Stated task: Write out, exactly as given, every line from the one holding "RIGHT_SLEEVE, RIGHT_SIDE), PLUSH, ROBE)" to the one holding "imported = [obj", including both.

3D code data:
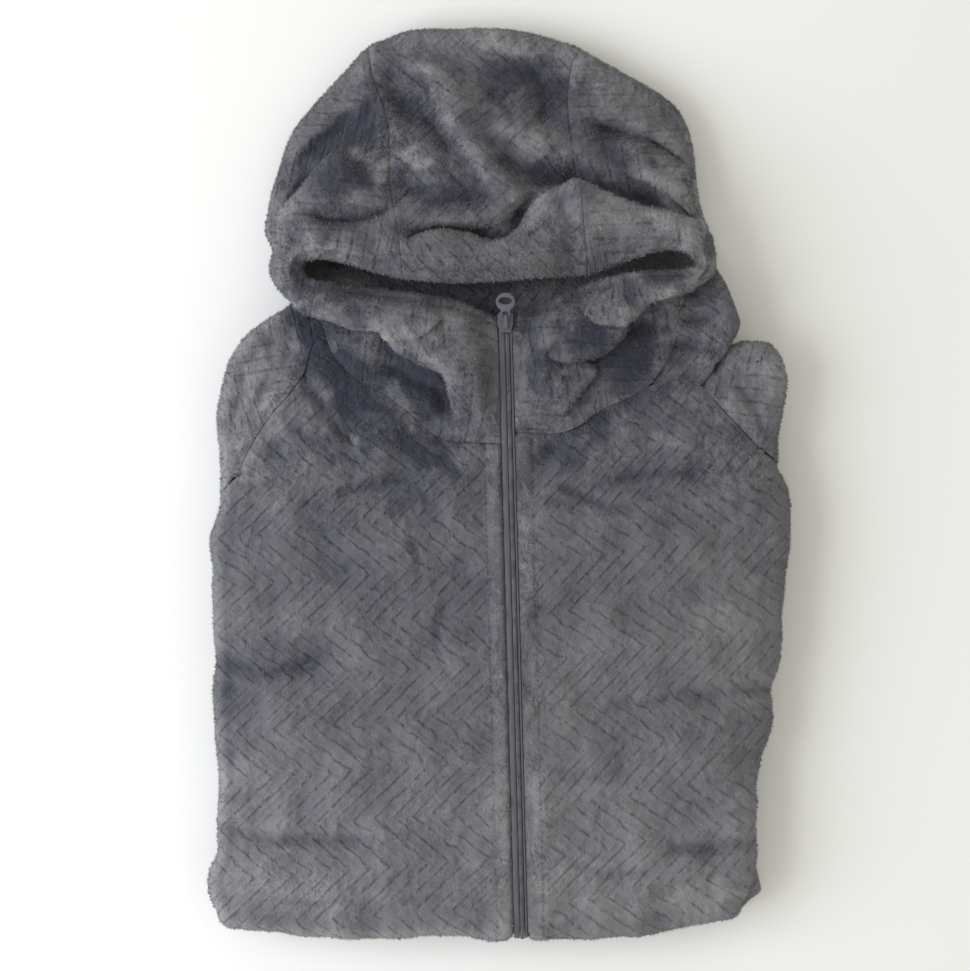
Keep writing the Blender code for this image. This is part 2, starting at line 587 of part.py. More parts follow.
def folded_layers(material, collection):
    """Back, skirt and sleeve layers as one rounded solid with layered edges."""
    outline = resampled(OUTLINE, LAYER_POINTS, closed=True)
    tangent = np.roll(outline, -1, axis=0) - np.roll(outline, 1, axis=0)
    inward = np.stack([-tangent[:, 1], tangent[:, 0]], axis=1)
    inward /= np.linalg.norm(inward, axis=1)[:, None]
    shelf = outline + inward * ROLL
    top = layers_height(shelf[:, 0], shelf[:, 1])
    rings = [np.column_stack([outline + inward * ring.inset, np.full(len(outline), ring.z)])
             for ring in LAYER_SIDE]
    groove = LAYER_SIDE[-1]
    share = (top - groove.z) / (LAYER_TOP - groove.z)
    for inset, z in [(groove.inset, EDGE_TOP - ROLL - LAYER_ROLL)] + [
            (ROLL - LAYER_ROLL * math.sin(a), EDGE_TOP - ROLL - LAYER_ROLL * math.cos(a))
            for a in np.radians((35, 65, 95, 125, 155))]:
        rings.append(np.column_stack([outline + inward * inset, groove.z + (z - groove.z) * share]))
    rings.append(np.column_stack([shelf, top]))
    spine = np.column_stack([np.full(len(shelf), SPINE_X), np.clip(shelf[:, 1], SPINE_LOW, SPINE_HIGH)])
    for share in LAYER_RINGS:
        plan = spine + (shelf - spine) * share
        rings.append(np.column_stack([plan, layers_height(plan[:, 0], plan[:, 1])]))
    bm = bmesh.new()
    verts = [[bm.verts.new(p * MM) for p in ring] for ring in rings]
    for lower, upper in zip(verts, verts[1:]):
        for k in range(len(lower)):
            n = (k + 1) % len(lower)
            bm.faces.new((lower[k], lower[n], upper[n], upper[k]))
    bm.faces.new(verts[0][::-1])
    bmesh.ops.triangulate(bm, faces=[bm.faces.new(verts[-1])])
    bmesh.ops.recalc_face_normals(bm, faces=bm.faces)
    mesh = bpy.data.meshes.new("folded_layers")
    bm.to_mesh(mesh)
    bm.free()
    mesh.shade_smooth()
    return new_object("folded_layers", mesh, material, collection)


def zip_height(y):
    """Cloth height along the zip: over the body, then up the collar."""
    y = np.asarray(y, float)
    on_body = body_height(zip_x(y), y)
    first, last = HOOD_RIGHT[0].edge_y, HOOD_RIGHT[0].rim_y - LIP_ROLL
    t = np.clip((last - y) / (last - first), 0, 1)
    seam_z = body_height(zip_x(first), first)
    row = HOOD_RIGHT[0]
    collar = row.rim_z * (1 - t) * (1 - 2 * t) + 4 * row.mid_z * t * (1 - t) + seam_z * t * (2 * t - 1)
    return np.where(y > first, collar, on_body)


def zip_strip(name, low_x, high_x, low_z, high_z, material, collection, stations=24):
    """A strip along the zip line with a flat section, turning round the bottom fold."""
    stops = [(y, 0.0) for y in np.linspace(ZIP_TOP, float(bottom_line(ZIP_X)), stations)]
    stops += [(stops[-1][0], turn) for turn in np.linspace(0, TURN, ROLL_STEPS + 1)[1:]]
    bm = bmesh.new()
    sections = []
    for y, turn in stops:
        middle = float(zip_x(y))
        surface = float(zip_height(y))
        section = []
        for x, depth in ((low_x, low_z), (high_x, low_z), (high_x, high_z), (low_x, high_z)):
            radius = ROLL + depth
            point = (middle + x, y - radius * math.sin(turn), surface - ROLL + radius * math.cos(turn))
            section.append(bm.verts.new([c * MM for c in point]))
        sections.append(section)
    for a, b in zip(sections, sections[1:]):
        for k in range(4):
            n = (k + 1) % 4
            bm.faces.new((a[k], a[n], b[n], b[k]))
    bm.faces.new(sections[0][::-1])
    bm.faces.new(sections[-1])
    bmesh.ops.recalc_face_normals(bm, faces=bm.faces)
    mesh = bpy.data.meshes.new(name)
    bm.to_mesh(mesh)
    bm.free()
    return new_object(name, mesh, material, collection)


def extruded(name, outline, holes, thick, material, collection):
    """Flat plate from a 2D curve with holes, centred on its own plane."""
    curve = bpy.data.curves.new(name, "CURVE")
    curve.dimensions = "2D"
    curve.fill_mode = "BOTH"
    curve.extrude = thick / 2 * MM
    for loop in [outline] + holes:
        spline = curve.splines.new("POLY")
        spline.points.add(len(loop) - 1)
        for point, (x, y) in zip(spline.points, loop):
            point.co = (x * MM, y * MM, 0, 1)
        spline.use_cyclic_u = True
    obj = bpy.data.objects.new(name, curve)
    obj.data.materials.append(material)
    collection.objects.link(obj)
    return obj


def slider_base():
    """Centre of the slider's lower face, on the cloth beside the zip."""
    ys = SLIDER_Y + SLIDER_LENGTH * np.array([-0.5, 0, SLIDER_REACH])
    return float(zip_x(SLIDER_Y)), SLIDER_Y, float(zip_height(ys).max()) + SLIDER_SEAT


def pull_axis():
    """Where the pull's crossbar lies in the slider's bridge."""
    x, y, z = slider_base()
    ahead = BRIDGE_LENGTH / 2 - BRIDGE_WALL - PULL_THICK / 2 - BAR_CLEAR
    return x, y + ahead, z + SLIDER_THICK + BRIDGE_HOLE / 2


def zip_slider(material, collection):
    """Slider body, wider at its nose, with an arched bridge over it."""
    x, y, z = slider_base()
    half, nose, length = SLIDER_WIDTH / 2, SLIDER_NOSE / 2, SLIDER_LENGTH / 2
    waist, shoulder_y, top = length * SLIDER_WAIST, length * SLIDER_SHOULDER, half - SLIDER_CHAMFER
    plate = [(-nose, -length), (nose, -length), (half, waist), (half, shoulder_y),
             (top, length), (-top, length), (-half, shoulder_y), (-half, waist)]
    bm = bmesh.new()
    lower = [bm.verts.new((px * MM, py * MM, 0)) for px, py in plate]
    base = bm.faces.new(lower)
    up = bmesh.ops.extrude_face_region(bm, geom=[base])
    raised = [v for v in up["geom"] if isinstance(v, bmesh.types.BMVert)]
    bmesh.ops.translate(bm, verts=raised, vec=(0, 0, SLIDER_THICK * MM))
    bmesh.ops.recalc_face_normals(bm, faces=bm.faces)
    mesh = bpy.data.meshes.new("zip_slider")
    bm.to_mesh(mesh)
    bm.free()
    slider = new_object("zip_slider", mesh, material, collection)
    slider.location = (x * MM, y * MM, z * MM)
    arch = box("bridge_block", BRIDGE_WIDTH, BRIDGE_LENGTH, BRIDGE_HOLE + BRIDGE_WALL + BRIDGE_ROOT, CUTTERS)
    arch_z = z + SLIDER_THICK + (BRIDGE_HOLE + BRIDGE_WALL - BRIDGE_ROOT) / 2
    arch.location = (x * MM, y * MM, arch_z * MM)
    hole = box("bridge_hole", BRIDGE_WIDTH * 2, BRIDGE_LENGTH - 2 * BRIDGE_WALL, BRIDGE_HOLE, CUTTERS)
    hole.location = (x * MM, y * MM, (z + SLIDER_THICK + BRIDGE_HOLE / 2) * MM)
    for guide, operation in ((arch, "UNION"), (hole, "DIFFERENCE")):
        step = slider.modifiers.new(guide.name, "BOOLEAN")
        step.operation = operation
        step.object = guide
        step.solver = "EXACT"
    return slider


def box(name, width, length, height, collection):
    bm = bmesh.new()
    bmesh.ops.create_cube(bm, size=1)
    bmesh.ops.scale(bm, vec=(width * MM, length * MM, height * MM), verts=bm.verts)
    mesh = bpy.data.meshes.new(name)
    bm.to_mesh(mesh)
    bm.free()
    obj = bpy.data.objects.new(name, mesh)
    collection.objects.link(obj)
    obj.hide_render = True
    obj.display_type = "WIRE"
    return obj


def zip_pull(material, collection):
    """Flat pull with a ring end; its crossbar runs through the bridge and is its hinge axis."""
    ring_y = PULL_LENGTH - PULL_RING
    neck, bar = PULL_NECK, PULL_THICK / 2
    arc = [(PULL_RING * math.sin(a), ring_y + PULL_RING * math.cos(a) * PULL_RING_FLAT)
           for a in np.radians(np.linspace(-PULL_ARC, PULL_ARC, 17))]
    outline = [(-neck, -bar), (-neck, PULL_SHOULDER)] + arc + [(neck, PULL_SHOULDER), (neck, -bar)]
    window = [(-PULL_WINDOW, bar), (PULL_WINDOW, bar), (PULL_WINDOW, bar + PULL_WINDOW_LENGTH),
              (-PULL_WINDOW, bar + PULL_WINDOW_LENGTH)]
    hole = [(PULL_HOLE_LONG * math.cos(a), ring_y + PULL_HOLE_AHEAD + PULL_HOLE_WIDE * math.sin(a))
            for a in np.linspace(0, 2 * math.pi, 16, endpoint=False)]
    pull = extruded("zip_pull", outline, [window, hole], PULL_THICK, material, collection)
    pull.location = [c * MM for c in pull_axis()]
    return pull


def principled(name, color, roughness, metallic):
    material = bpy.data.materials.new(name)
    material.use_nodes = True
    shader = material.node_tree.nodes["Principled BSDF"]
    shader.inputs["Base Color"].default_value = (*color, 1)
    shader.inputs["Roughness"].default_value = roughness
    shader.inputs["Metallic"].default_value = metallic
    return material


def new_collection(name):
    collection = bpy.data.collections.new(name)
    bpy.context.scene.collection.children.link(collection)
    return collection


for old in list(bpy.data.objects):
    bpy.data.objects.remove(old)
ROBE = new_collection("hooded_robe")
CUTTERS = new_collection("cutters")
FINISH = {name: principled(name, *values) for name, values in MATERIALS.items()}
PLUSH = FINISH["plush"]

folded_layers(PLUSH, ROBE)
cloth("front_right", front_grid(-1, RIGHT_NECK, RIGHT_ARMHOLE, RIGHT_SIDE), PLUSH, ROBE)
cloth("front_left", front_grid(1, LEFT_NECK, LEFT_ARMHOLE, LEFT_SIDE), PLUSH, ROBE)
cloth("sleeve_right", sleeve_grid(-1, RIGHT_SLEEVE, RIGHT_SIDE), PLUSH, ROBE)
cloth("sleeve_left", sleeve_grid(1, LEFT_SLEEVE, LEFT_SIDE), PLUSH, ROBE)
cloth("hood_right", hood_grid(HOOD_RIGHT, False, True), PLUSH, ROBE)
cloth("hood_centre", hood_grid(HOOD_CENTRE, True, True), PLUSH, ROBE)
cloth("hood_left", hood_grid(HOOD_LEFT, True, False), PLUSH, ROBE)
cloth("hood_back", back_grid(), PLUSH, ROBE)
zip_strip("zip_tape_right", -ZIP_HALF + ZIP_CLEAR, COIL_LEFT - COIL_WIDTH - ZIP_CLEAR,
          -TAPE_SUNK - TAPE_THICK, -TAPE_SUNK, FINISH["zip_tape"], ROBE)
zip_strip("zip_tape_left", COIL_LEFT + ZIP_CLEAR, ZIP_HALF - ZIP_CLEAR,
          -TAPE_SUNK - TAPE_THICK, -TAPE_SUNK, FINISH["zip_tape"], ROBE)
zip_strip("zip_chain", COIL_LEFT - COIL_WIDTH, COIL_LEFT,
          -COIL_SUNK - COIL_THICK, -COIL_SUNK, FINISH["zip_coil"], ROBE)
zip_slider(FINISH["zip_metal"], ROBE)
zip_pull(FINISH["zip_metal"], ROBE)
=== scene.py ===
import math
from collections import namedtuple

import bpy
import numpy as np
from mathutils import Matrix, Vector


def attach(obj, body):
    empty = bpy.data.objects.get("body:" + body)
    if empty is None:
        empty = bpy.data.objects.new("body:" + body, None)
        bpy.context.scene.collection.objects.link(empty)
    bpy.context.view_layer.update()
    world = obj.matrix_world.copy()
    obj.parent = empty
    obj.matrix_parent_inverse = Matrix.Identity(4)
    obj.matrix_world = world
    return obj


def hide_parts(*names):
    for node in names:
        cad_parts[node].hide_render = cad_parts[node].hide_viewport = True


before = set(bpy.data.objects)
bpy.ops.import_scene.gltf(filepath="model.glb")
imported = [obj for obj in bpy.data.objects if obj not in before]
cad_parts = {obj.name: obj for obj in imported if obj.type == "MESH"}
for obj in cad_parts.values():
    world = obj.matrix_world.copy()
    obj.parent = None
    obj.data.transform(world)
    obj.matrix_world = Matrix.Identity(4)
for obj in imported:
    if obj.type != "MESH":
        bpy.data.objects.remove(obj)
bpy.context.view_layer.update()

MM = 0.001

# ---------------------------------------------------------------- sizes, most of them the solids' own
WALL = 3.0
SEAM_GAP = 0.4
LAYER_GAP = 1.1
EDGE_TOP = 41.0             # height of the cloth where it starts to turn down
CROWN = 5.0
CROWN_REACH = 30.0
ROLL = 11.0                 # radius of the turned edges
TURN = math.radians(160)
CORNER_BLEND = 0.9
CORNER_STRAIGHT = 12.0
NECK_DROP = 12.0
NECK_START = 48.0
NECK_END = 112.0
NECK_HALF_WIDTH = 46.0
NECK_SIDE_FADE = 64.0
HOOD_SEAT = WALL + 5.0
SEAT_START = 40.0
SEAT_END = 68.0
SEAT_HALF_WIDTH = 130.0
SEAT_SIDE_FADE = 26.0
ZIP_X = 6.8
ZIP_LEAN = -0.0262
ZIP_HALF = 4.5
COIL_WIDTH = 2.7
COIL_LEFT = COIL_WIDTH - 0.2
ZIP_CLEAR = 0.3
ZIP_TOP = 98.0
CALM_NEAR = 5.0
CALM_FAR = 20.0
LIP_ROLL = 6.0
LIP_TURN = math.radians(150)
NECK_CALM_NEAR = 2.0
NECK_CALM_FAR = 16.0
EDGE_CALM = 0.86
BACK_TABLE_Y = 158.0
BACK_BUNDLE_Y = 116.0
BACK_EDGE_DROP = 14.0
BACK_EDGE_REACH = 9.0
BACK_RISE = 6.0
BACK_SHOWS = (90, 106)
BACK_RISES = (46, 60)
BACK_FALLS = (82, 96)
BACK_LIFT = 3.4
BACK_TABLE_LIFT = 0.05
LAYER_TOP = EDGE_TOP - WALL - LAYER_GAP
LAYER_ROLL = 5.8
NEAR_BY = 10.0
NEAR_WAYS = 8
SHOULDER_INSET = 5.0
SHOULDER_ROWS = 4
SPINE_X = 2.0
SPINE_LOW = -190.0
SPINE_HIGH = 20.0
SIDE_SEAM_DROP = 1.8
SIDE_SHEAR = {-1: 0.9, 1: 0.65}

Point = namedtuple("Point", "x y")
Side = namedtuple("Side", "y x")
Fold = namedtuple("Fold", "x0 y0 x1 y1 x2 y2 rise width")
SleeveRow = namedtuple("SleeveRow", "seam_x seam_y edge_x edge_y")
HoodRow = namedtuple("HoodRow", "rim_x rim_y edge_x edge_y rim_z mid_z edge_z roll")
Ring = namedtuple("Ring", "inset z")
Curl = namedtuple("Curl", "y rise")


def table(kind, *rows):
    return [kind(*row) for row in rows]


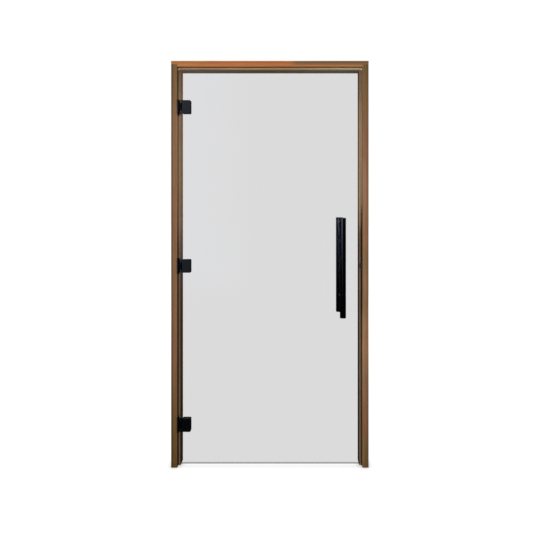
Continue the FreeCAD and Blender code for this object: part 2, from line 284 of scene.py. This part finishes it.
def hinge_gap(g, x, y, z, nx, ny, nz):
    """painted shade in the inner corner where the hinge-side stop meets the jamb"""
    on_jamb = times(g, facing(g, nx), g.remap(y, -0.029, -0.024, 0.0, 1.0, True), in_front_of_stop(g, y))
    on_stop = times(g, facing(g, g.math("MULTIPLY", ny, -1.0)), g.remap(x, 0.0335, 0.0320, 0.0, 1.0, True),
                    g.remap(y, -0.030, -0.025, 0.0, 1.0))
    return g.math("MAXIMUM", on_jamb, on_stop)


def latch_strip(g, x, y, z, nx, ny, nz):
    """painted shade on the part of the latch-side stop's front that the glass doesn't cover, in the gap by the jamb"""
    return times(g, facing(g, g.math("MULTIPLY", ny, -1.0)), g.remap(x, 0.9552, 0.9566, 0.0, 1.0, True))


def beside_hinges(x0, x1, heights):
    """the strip of the hinge jamb's front beside the hinges, which lies in their shade"""
    def mask(g, x, y, z, nx, ny, nz):
        near = None
        for h in heights:
            b = g.remap(g.math("ABSOLUTE", g.math("SUBTRACT", z, h)), 0.0370, 0.0425, 1.0, 0.0, True)
            near = b if near is None else g.math("MAXIMUM", near, b)
        return times(g, front(g, x, y, z, nx, ny, nz), g.remap(x, x0, x1, 0.0, 1.0, True), near)
    return mask


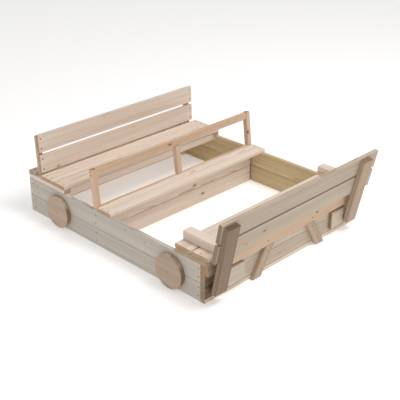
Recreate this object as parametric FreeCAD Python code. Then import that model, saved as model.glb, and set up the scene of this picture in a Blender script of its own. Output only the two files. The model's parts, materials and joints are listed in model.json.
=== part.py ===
"""Car-shaped garden sandbox of solid softwood boards, with a cover that unfolds into a bench.

The box has no floor. A partition splits it into the sand bay at the front and the foot space at the rear.
The cover of the sand bay is three leaves of two boards: a fixed ledge, a seat that folds back onto the
ledge, and a backrest that stands up from the seat's outer edge. It is drawn unfolded, as a bench.
Front is -Y, the left-hand wall is -X, up is +Z, and every length is in millimetres.
"""

import FreeCAD, Part
import math
import os
from FreeCAD import Vector

# --- Driving dimensions -------------------------------------------------------------------------------
BOX_WIDTH = 1110.0  # over the side walls
BOX_LENGTH = 1270.0  # front wall face to rear end of the side walls
WALL_BOARD = 94.8  # height of one wall board; each wall is two boards high
SEAM = 0.4  # open seam between two stacked wall boards
BOARD_THICK = 20.0  # walls, seats, backrests and trim
FRONT_WALL_THICK = 28.0
EDGE_RADIUS = 3.0  # planed round along the grain

BAY_LENGTH = 702.0  # front wall face to the partition's front face
PARTITION_END_GAP = 8.0  # between the partition's ends and the side walls
CLEAT = 26.0  # square batten that holds the partition
CORNER_BATTEN = 40.0  # square batten in each front corner of the box

LEDGE_DEPTH = 184.0  # fixed leaf of the cover, front to back
LEDGE_SEAM = 2.0
SEAT_OVERHANG = 18.0  # folding seat beyond the front wall, unfolded
SEAT_SEAM = 8.0  # open seam inside the folding seat
SHUT_END_GAP = 18.0  # between the shut cover and the dash board
BACK_SEAM = 13.0
BACK_LEAN = 11.7  # degrees past upright
FOLD_GAP = 3.0  # between the ledge and the seat folded onto it
LEAF_GAP = 8.0  # between ledge and seat once the cover is shut
BACK_EDGE_GAP = 6.0  # between seat and backrest once the cover is shut
SHUT_CLEARANCE = 0.3  # cover boards above the wall tops once shut

SEAT_BATTEN_WIDTH = 52.0
SEAT_BATTEN_HEIGHT = 44.0
SEAT_BATTEN_INSET = 50.0  # from the end of the seat boards
BACK_POST_WIDTH = 74.0
BACK_POST_THICK = 26.0
BACK_POST_TOP_DROP = 14.0  # post top below the upper board's top edge
BACK_POST_REACH = 176.0  # post below the fold axis
BACK_POST_INSETS = (14.0, 71.0)  # left and right, from the end of the backrest boards
BACK_END_INSET = 0.0  # backrest boards short of the box at each end
STOP_WIDTH = 37.0
STOP_INSET = 9.0  # stop block in from its post's outer edge

APRON_HEIGHT = 66.0  # rail across the front under the seat
GROUND_LATH = 20.0  # height of the lath along the foot of the front wall
LATH_GROOVE = 2.0  # open groove above that lath
SLAT_WIDTH = 48.0  # the two sloping radiator slats
SLAT_SLOPE = 31.5  # degrees from upright
SLAT_LAMP_GAP = 56.0  # at the foot of each slat
LAMP_WIDTH = 109.0
LAMP_TOP_GAP = 16.0  # under the apron
LAMP_STOP_GAP = 9.0  # between a lamp and the nearer stop block
LAMP_FOOT = 40.0  # underside of each headlamp block above the ground

WHEEL_RADIUS = 84.0
WHEEL_THICK = 25.0
WHEEL_GROUND_GAP = 1.0
FRONT_WHEEL_FROM_FRONT = 206.0
REAR_WHEEL_FROM_REAR = 252.0

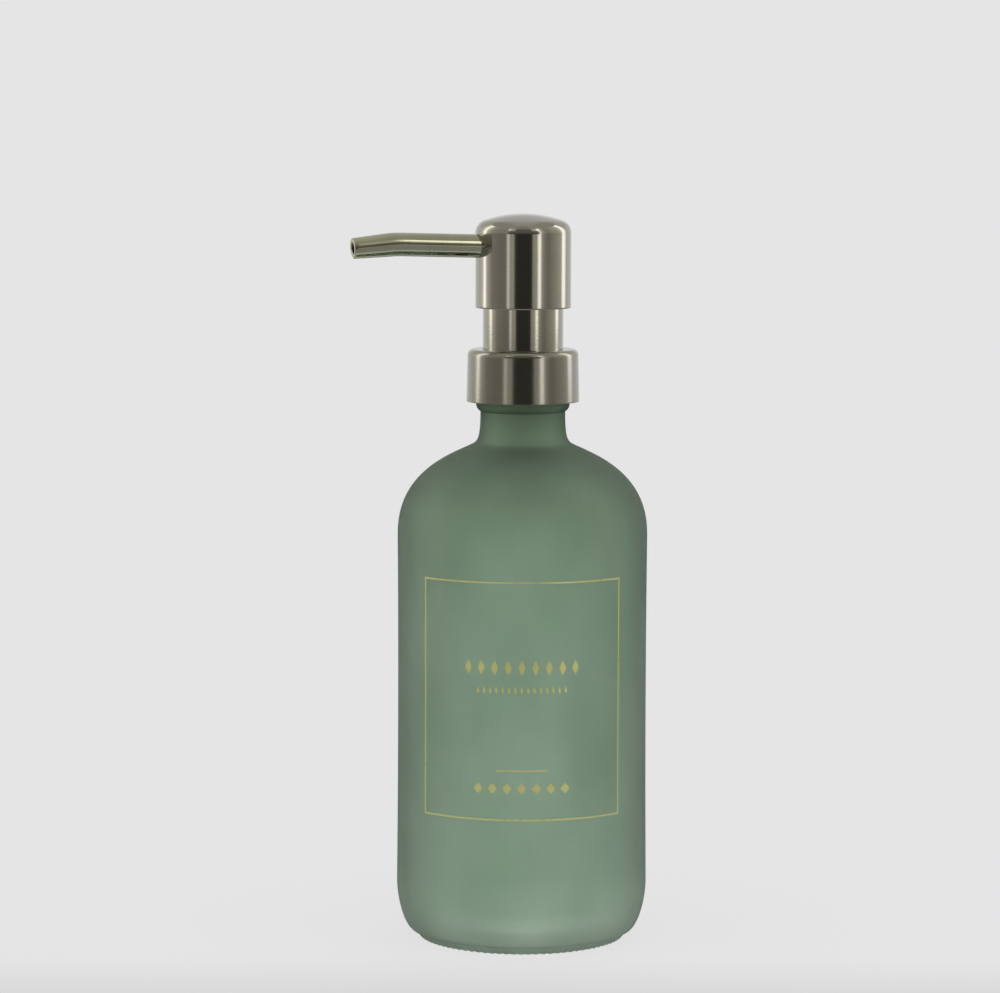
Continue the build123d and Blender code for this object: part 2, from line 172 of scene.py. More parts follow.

Exercise solution:
cloth("sleeve_right", sleeve_grid(-1, RIGHT_SLEEVE, RIGHT_SIDE), PLUSH, ROBE)
cloth("sleeve_left", sleeve_grid(1, LEFT_SLEEVE, LEFT_SIDE), PLUSH, ROBE)
cloth("hood_right", hood_grid(HOOD_RIGHT, False, True), PLUSH, ROBE)
cloth("hood_centre", hood_grid(HOOD_CENTRE, True, True), PLUSH, ROBE)
cloth("hood_left", hood_grid(HOOD_LEFT, True, False), PLUSH, ROBE)
cloth("hood_back", back_grid(), PLUSH, ROBE)
zip_strip("zip_tape_right", -ZIP_HALF + ZIP_CLEAR, COIL_LEFT - COIL_WIDTH - ZIP_CLEAR,
          -TAPE_SUNK - TAPE_THICK, -TAPE_SUNK, FINISH["zip_tape"], ROBE)
zip_strip("zip_tape_left", COIL_LEFT + ZIP_CLEAR, ZIP_HALF - ZIP_CLEAR,
          -TAPE_SUNK - TAPE_THICK, -TAPE_SUNK, FINISH["zip_tape"], ROBE)
zip_strip("zip_chain", COIL_LEFT - COIL_WIDTH, COIL_LEFT,
          -COIL_SUNK - COIL_THICK, -COIL_SUNK, FINISH["zip_coil"], ROBE)
zip_slider(FINISH["zip_metal"], ROBE)
zip_pull(FINISH["zip_metal"], ROBE)
=== scene.py ===
import math
from collections import namedtuple

import bpy
import numpy as np
from mathutils import Matrix, Vector


def attach(obj, body):
    empty = bpy.data.objects.get("body:" + body)
    if empty is None:
        empty = bpy.data.objects.new("body:" + body, None)
        bpy.context.scene.collection.objects.link(empty)
    bpy.context.view_layer.update()
    world = obj.matrix_world.copy()
    obj.parent = empty
    obj.matrix_parent_inverse = Matrix.Identity(4)
    obj.matrix_world = world
    return obj


def hide_parts(*names):
    for node in names:
        cad_parts[node].hide_render = cad_parts[node].hide_viewport = True


before = set(bpy.data.objects)
bpy.ops.import_scene.gltf(filepath="model.glb")
imported = [obj for obj in bpy.data.objects if obj not in before]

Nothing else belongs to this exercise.